## [SHORT EXERCISE]
Going from the top of the data below, give again each line through the one containing "wide as its", both ends kept.

## [DATA PROVIDED]
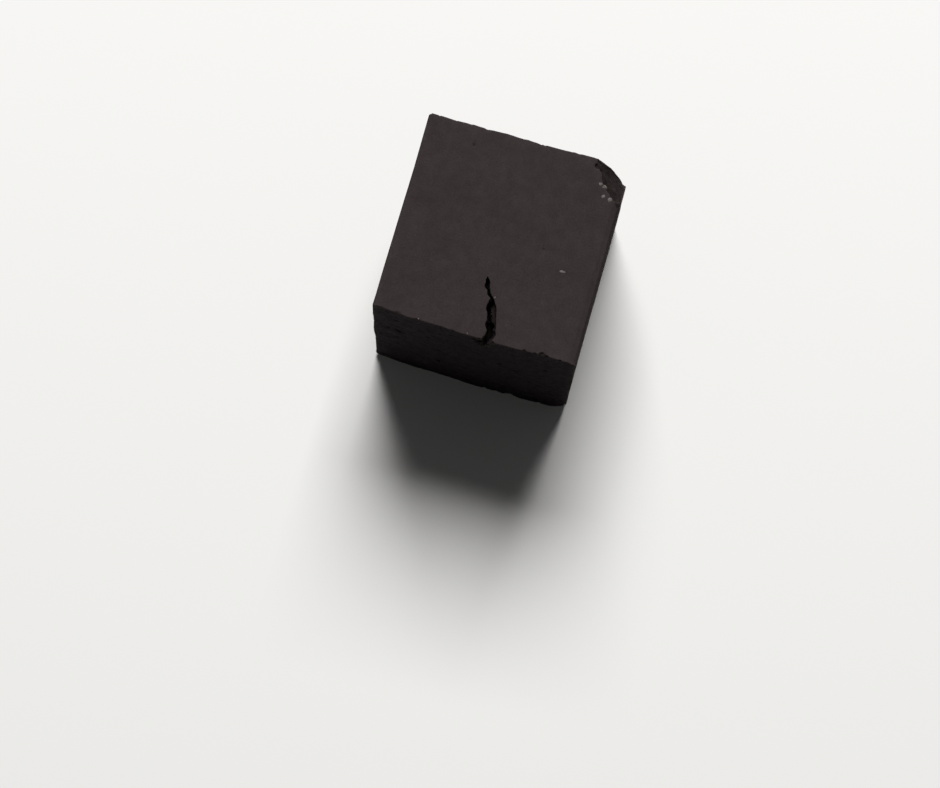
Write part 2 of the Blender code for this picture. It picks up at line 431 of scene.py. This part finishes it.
# %% One pale grain
GRAIN_PROUD = 0.16
CROWN_SHARE = math.sqrt(1.0 - (1.0 - GRAIN_PROUD) ** 2)
GRAIN_RAGGEDNESS = 0.22
GRAIN_DETAIL = 3
RAY_START = HEIGHT + 5.0 * MM
DOWN = Vector((0.0, 0.0, -1.0))
TOP = cad_box[1][2]


def pale_grain(x, y, seen_width, narrowness):
    """One rough grain, sunk at a place in millimetres until its crown has the width seen along X."""
    _, surface, _, _ = block.ray_cast(Vector((x * MM, y * MM, RAY_START)), DOWN)
    radius = seen_width * MM / 2 / CROWN_SHARE
    centre = surface + DOWN * (radius * (1.0 - GRAIN_PROUD))
    bpy.ops.object.select_all(action="DESELECT")
    bpy.ops.mesh.primitive_ico_sphere_add(subdivisions=GRAIN_DETAIL, radius=radius, location=centre)
    grain = bpy.context.object
    grain.scale = (1.0, narrowness, 1.0)
    bpy.ops.object.transform_apply(location=True, scale=True)
    for vertex in grain.data.vertices:
        out = vertex.co - centre
        vertex.co = centre + out * (1.0 + GRAIN_RAGGEDNESS * noise.noise(vertex.co / radius))
        vertex.co.z = min(vertex.co.z, TOP)
    return grain


print("a crown is", round(CROWN_SHARE, 2), "as wide as its grain")

# %% All pale grains
# X, Y and the width seen along X, in millimetres, and the width along Y as a share of it.
GRAINS = (
    (9.45, 9.65, 0.40, 1.0), (9.98, 9.39, 0.42, 1.0), (10.22, 8.26, 0.40, 1.0),
    (11.01, 8.01, 0.44, 1.0), (8.00, -2.02, 0.80, 0.52), (1.16, -7.24, 0.18, 1.0),
    (-6.80, -12.15, 0.15, 1.0), (-0.80, -12.30, 0.12, 1.0),
)

made = [pale_grain(*grain) for grain in GRAINS]
bpy.ops.object.select_all(action="DESELECT")
for grain in made:
    grain.select_set(True)
bpy.context.view_layer.objects.active = made[0]
bpy.ops.object.join()
ash_grains = bpy.context.object
ash_grains.name = "ash_grains"
bpy.ops.object.shade_smooth()
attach(ash_grains, "root")
print("ash grains:", len(GRAINS), "with", len(ash_grains.data.polygons), "triangles")

# %% [markdown]
# ## Helpers for materials
# Colours are written as sRGB hex values, the numbers that a picture shows, but light adds up in
# linear values, so one function turns them. Patterns are given by a real size in millimetres.
# Every node comes from one function, so that a material reads as a list of what it is made of.

# %% Colours, sizes and nodes
def linear(hex_colour):
    """An sRGB hex colour as linear red, green, blue and alpha."""
    channels = [int(hex_colour[start:start + 2], 16) / 255 for start in (0, 2, 4)]
    return [value / 12.92 if value <= 0.04045 else ((value + 0.055) / 1.055) ** 2.4
            for value in channels] + [1.0]


def per_metre(size_mm):
    """The scale of a pattern whose features are this many millimetres wide."""
    return 1.0 / (size_mm * MM)


def add_node(tree, kind, settings=None, **links):
    """Add a shader node with its settings, and give its inputs values or sources.

    An input goes by its name, with _ for a space, or by its number, such as _0.
    """
    node = tree.nodes.new(kind)
    for name, value in (settings or {}).items():
        setattr(node, name, value)
    for name, value in links.items():
        socket = node.inputs[int(name[1:])] if name[1:].isdigit() else node.inputs[name.replace("_", " ")]
        if isinstance(value, bpy.types.NodeSocket):
            tree.links.new(value, socket)
        else:
            socket.default_value = value
    return node


def new_material(name):
    """A new node material, with its tree and its Principled shader."""
    material = bpy.data.materials.new(name)
    material.use_nodes = True
    return material, material.node_tree, material.node_tree.nodes["Principled BSDF"]


print("middle grey 808080 gives back", round(linear("808080")[0], 3), "of the light")

# %% [markdown]
# ## Charcoal
# Dry pressed charcoal is nearly black and matte: light goes into its pores and stays there, so
# it gives back only about three parts in a hundred, and its sheen is weak and wide. The starch
# binder gives it a slight brown cast. The torn ends are coloured darker than the pressed sides,
# which is painted shade, and the broken places darker still, partly their own blacker fracture
# and partly painted shade. Edges rubbed in the sack are a little paler, pits carry painted
# shade, and a speck of pale dust lies here and there. The index of refraction of carbon in a
# binder is high, but the pores hide its shine, so the specular level is turned down instead.
#
# Its patterns go from coarse to fine. Mottle is where the mix was damper, and blotches are
# smears from the die. Grit is the ground shell itself, in cells that the blotches warp, so that
# no two look alike. Specks stand for the finest powder, which is really under a tenth of a
# millimetre, and are drawn about twice as coarse so that they show.

# %% Charcoal patterns
MOTTLE_SIZE = 5.0
MOTTLE_DETAIL = 3.0
BLOTCH_SIZE = 1.4
BLOTCH_DETAIL = 2.0
GRIT_SIZE = 0.45
SPECK_SIZE = 0.20
SPECK_DETAIL = 4.0
DUST_SPACING = 4.5
WARP = 1.2


def charcoal_patterns(tree):
    """The patterns of charcoal by name, each as the output of its node."""
    place = add_node(tree, "ShaderNodeTexCoord").outputs["Object"]
    mottle = add_node(tree, "ShaderNodeTexNoise", Vector=place, Scale=per_metre(MOTTLE_SIZE),
                      Detail=MOTTLE_DETAIL)
    blotch = add_node(tree, "ShaderNodeTexNoise", Vector=place, Scale=per_metre(BLOTCH_SIZE),
                      Detail=BLOTCH_DETAIL)
    speck = add_node(tree, "ShaderNodeTexNoise", Vector=place, Scale=per_metre(SPECK_SIZE),
                     Detail=SPECK_DETAIL)
    warped = add_node(tree, "ShaderNodeVectorMath", {"operation": "MULTIPLY_ADD"},
                      _0=blotch.outputs["Color"], _1=(WARP * MM,) * 3, _2=place).outputs["Vector"]
    dust = add_node(tree, "ShaderNodeTexVoronoi", Vector=warped, Scale=per_metre(DUST_SPACING))
    grit = add_node(tree, "ShaderNodeTexVoronoi", Vector=warped, Scale=per_metre(GRIT_SIZE))
    return {"mottle": mottle.outputs["Fac"], "blotch": blotch.outputs["Fac"], "speck": speck.outputs["Fac"],
            "dust": dust.outputs["Distance"], "grit": grit.outputs["Color"]}


print("patterns from", MOTTLE_SIZE, "mm down to", SPECK_SIZE, "mm")

# %% Charcoal colour
PRESSED_LIGHT = "383131"
PRESSED_DARK = "312b2b"
# The cut ends' colour is darkened into painted shade.
CUT_COLOUR_PAINTED_SHADE = "231e20"
# Broken places: a darker fracture, partly their own colour and partly painted shade.
BROKEN_COLOUR_PAINTED_SHADE = "201b1a"
WORN_COLOUR = "3d3535"
WORN_MOST = 0.3
DUST_COLOUR = "5a5050"
DUST_MOST = 0.22
# A speck of dust fades out between these two shares of its spacing.
DUST_CORE = 0.02
DUST_RIM = 0.09


def charcoal_colour(tree, patterns, shares):
    """Two browns of the pressed sides, and the cut, broken, worn and dusty places laid over them."""
    colour = add_node(tree, "ShaderNodeMix", {"data_type": "RGBA"}, _0=patterns["mottle"],
                      _6=linear(PRESSED_DARK), _7=linear(PRESSED_LIGHT)).outputs[2]
    worn_amount = add_node(tree, "ShaderNodeMath", {"operation": "MULTIPLY"}, _0=shares["worn"],
                           _1=WORN_MOST).outputs[0]
    dust_amount = add_node(tree, "ShaderNodeMapRange", Value=patterns["dust"], From_Min=DUST_CORE,
                           From_Max=DUST_RIM, To_Min=DUST_MOST, To_Max=0.0).outputs["Result"]
    for amount, over in ((shares["cut"], CUT_COLOUR_PAINTED_SHADE), (shares["broken"], BROKEN_COLOUR_PAINTED_SHADE),
                         (worn_amount, WORN_COLOUR), (dust_amount, DUST_COLOUR)):
        colour = add_node(tree, "ShaderNodeMix", {"data_type": "RGBA"}, _0=amount,
                          _6=colour, _7=linear(over)).outputs[2]
    return colour


print("pressed charcoal gives back", round(linear(PRESSED_LIGHT)[1], 3), "of green light")

# %% Charcoal shades
# Pits are darkened in colour by this much: painted shade.
PIT_PAINTED_SHADE = 0.55
# Noise seldom leaves the range between these two.
NOISE_LOW = 0.3
NOISE_HIGH = 0.7
SPECK_CONTRAST = 0.14
BLOTCH_CONTRAST = 0.08
GRIT_CONTRAST = 0.35
GRIT_ON_PRESSED = 0.15


def charcoal_shades(tree, patterns, shares):
    """What the colour is multiplied by: painted shade in pits, specks, blotches, and grit where rough."""
    pits = add_node(tree, "ShaderNodeMapRange", Value=shares["hollow"], To_Min=1.0, To_Max=PIT_PAINTED_SHADE)
    specks, blotches = [
        add_node(tree, "ShaderNodeMapRange", Value=patterns[name], From_Min=NOISE_LOW, From_Max=NOISE_HIGH,
                 To_Min=1.0 - contrast, To_Max=1.0 + contrast)
        for name, contrast in (("speck", SPECK_CONTRAST), ("blotch", BLOTCH_CONTRAST))]
    rough = add_node(tree, "ShaderNodeMath", {"operation": "ADD", "use_clamp": True}, _0=shares["cut"],
                     _1=shares["broken"])
    bare = add_node(tree, "ShaderNodeMapRange", Value=rough.outputs[0], To_Min=GRIT_ON_PRESSED, To_Max=1.0)
    tones = add_node(tree, "ShaderNodeMapRange", Value=patterns["grit"], To_Min=1.0 - GRIT_CONTRAST,
                     To_Max=1.0 + GRIT_CONTRAST)
    grit = add_node(tree, "ShaderNodeMix", _0=bare.outputs["Result"], _2=1.0, _3=tones.outputs["Result"])
    return [node.outputs[0] for node in (pits, specks, blotches, grit)]


print("a pit's floor keeps", PIT_PAINTED_SHADE, "of the colour")

# %% Charcoal material
BUMP_STRENGTH = 0.45
BUMP_HEIGHT = 0.05 * MM
CHARCOAL_ROUGHNESS = 0.85
CHARCOAL_SPECULAR = 0.03


def charcoal():
    """Pressed coconut charcoal, knife-cut at its ends and broken at its corners."""
    material, tree, shader = new_material("pressed coconut charcoal")
    patterns = charcoal_patterns(tree)
    shares = {kind: add_node(tree, "ShaderNodeAttribute", {"attribute_name": kind}).outputs["Fac"]
              for kind in ("cut", "broken", "worn", "hollow")}
    tone = charcoal_colour(tree, patterns, shares)
    for shade in charcoal_shades(tree, patterns, shares):
        tone = add_node(tree, "ShaderNodeVectorMath", {"operation": "SCALE"}, _0=tone,
                        Scale=shade).outputs["Vector"]
    bump = add_node(tree, "ShaderNodeBump", Height=patterns["speck"], Strength=BUMP_STRENGTH,
                    Distance=BUMP_HEIGHT)
    tree.links.new(tone, shader.inputs["Base Color"])
    tree.links.new(bump.outputs["Normal"], shader.inputs["Normal"])
    shader.inputs["Roughness"].default_value = CHARCOAL_ROUGHNESS
    shader.inputs["Specular IOR Level"].default_value = CHARCOAL_SPECULAR
    return material


block.data.materials.clear()
block.data.materials.append(charcoal())
print("charcoal made of", len(block.active_material.node_tree.nodes), "nodes")

# %% [markdown]
# ## Ash
# Ash is what is left when charcoal burns: soft, chalky and grey. Here grit clings to it, so it
# is a middle grey with a slight brown cast, darker in patches, and without any shine.

# %% Ash material
ASH_LIGHT = "706a68"
ASH_DARK = "4c4645"
ASH_PATCH_SIZE = 0.22
ASH_PATCH_DETAIL = 3.0
ASH_PATCH_START = 0.35
ASH_PATCH_END = 0.60
ASH_ROUGHNESS = 0.95
ASH_SPECULAR = 0.05


def ash():
    """Chalky grey ash with grit in it."""
    material, tree, shader = new_material("chalky ash")
    place = add_node(tree, "ShaderNodeTexCoord").outputs["Object"]
    patches = add_node(tree, "ShaderNodeTexNoise", Vector=place, Scale=per_metre(ASH_PATCH_SIZE),
                       Detail=ASH_PATCH_DETAIL)
    share = add_node(tree, "ShaderNodeMapRange", Value=patches.outputs["Fac"], From_Min=ASH_PATCH_START,
                     From_Max=ASH_PATCH_END)
    tone = add_node(tree, "ShaderNodeMix", {"data_type": "RGBA"}, _0=share.outputs["Result"],
                    _6=linear(ASH_DARK), _7=linear(ASH_LIGHT))
    tree.links.new(tone.outputs[2], shader.inputs["Base Color"])
    shader.inputs["Roughness"].default_value = ASH_ROUGHNESS
    shader.inputs["Specular IOR Level"].default_value = ASH_SPECULAR
    return material


ash_grains.data.materials.append(ash())
print("ash made of", len(ash_grains.active_material.node_tree.nodes), "nodes")

# %% [markdown]
# ## The floor's finish
# A matte pale sheet of paper. It only has to carry the block's shadow.

# %% Floor material
FLOOR_COLOUR = "e8e7e5"
FLOOR_ROUGHNESS = 0.9


def pale_floor():
    """Matte pale studio floor."""
    material, _, shader = new_material("pale studio floor")
    shader.inputs["Base Color"].default_value = linear(FLOOR_COLOUR)
    shader.inputs["Roughness"].default_value = FLOOR_ROUGHNESS
    return material


floor.data.materials.append(pale_floor())
print("floor finished in", FLOOR_COLOUR)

## [FINISHED TASK]
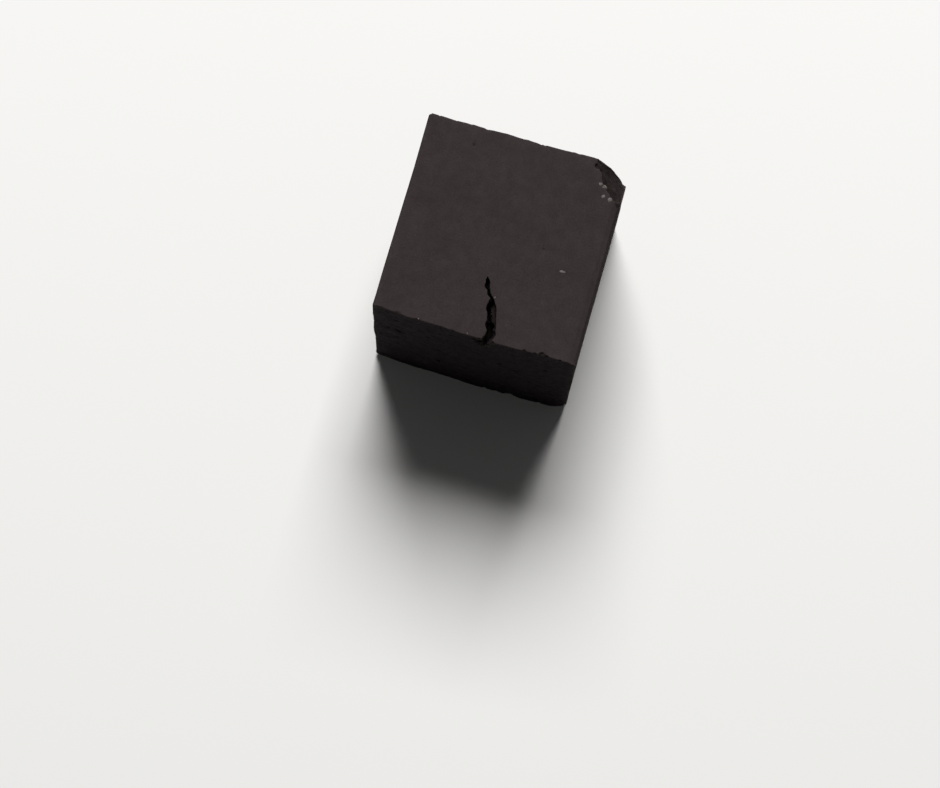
Write part 2 of the Blender code for this picture. It picks up at line 431 of scene.py. This part finishes it.
# %% One pale grain
GRAIN_PROUD = 0.16
CROWN_SHARE = math.sqrt(1.0 - (1.0 - GRAIN_PROUD) ** 2)
GRAIN_RAGGEDNESS = 0.22
GRAIN_DETAIL = 3
RAY_START = HEIGHT + 5.0 * MM
DOWN = Vector((0.0, 0.0, -1.0))
TOP = cad_box[1][2]


def pale_grain(x, y, seen_width, narrowness):
    """One rough grain, sunk at a place in millimetres until its crown has the width seen along X."""
    _, surface, _, _ = block.ray_cast(Vector((x * MM, y * MM, RAY_START)), DOWN)
    radius = seen_width * MM / 2 / CROWN_SHARE
    centre = surface + DOWN * (radius * (1.0 - GRAIN_PROUD))
    bpy.ops.object.select_all(action="DESELECT")
    bpy.ops.mesh.primitive_ico_sphere_add(subdivisions=GRAIN_DETAIL, radius=radius, location=centre)
    grain = bpy.context.object
    grain.scale = (1.0, narrowness, 1.0)
    bpy.ops.object.transform_apply(location=True, scale=True)
    for vertex in grain.data.vertices:
        out = vertex.co - centre
        vertex.co = centre + out * (1.0 + GRAIN_RAGGEDNESS * noise.noise(vertex.co / radius))
        vertex.co.z = min(vertex.co.z, TOP)
    return grain


print("a crown is", round(CROWN_SHARE, 2), "as wide as its grain")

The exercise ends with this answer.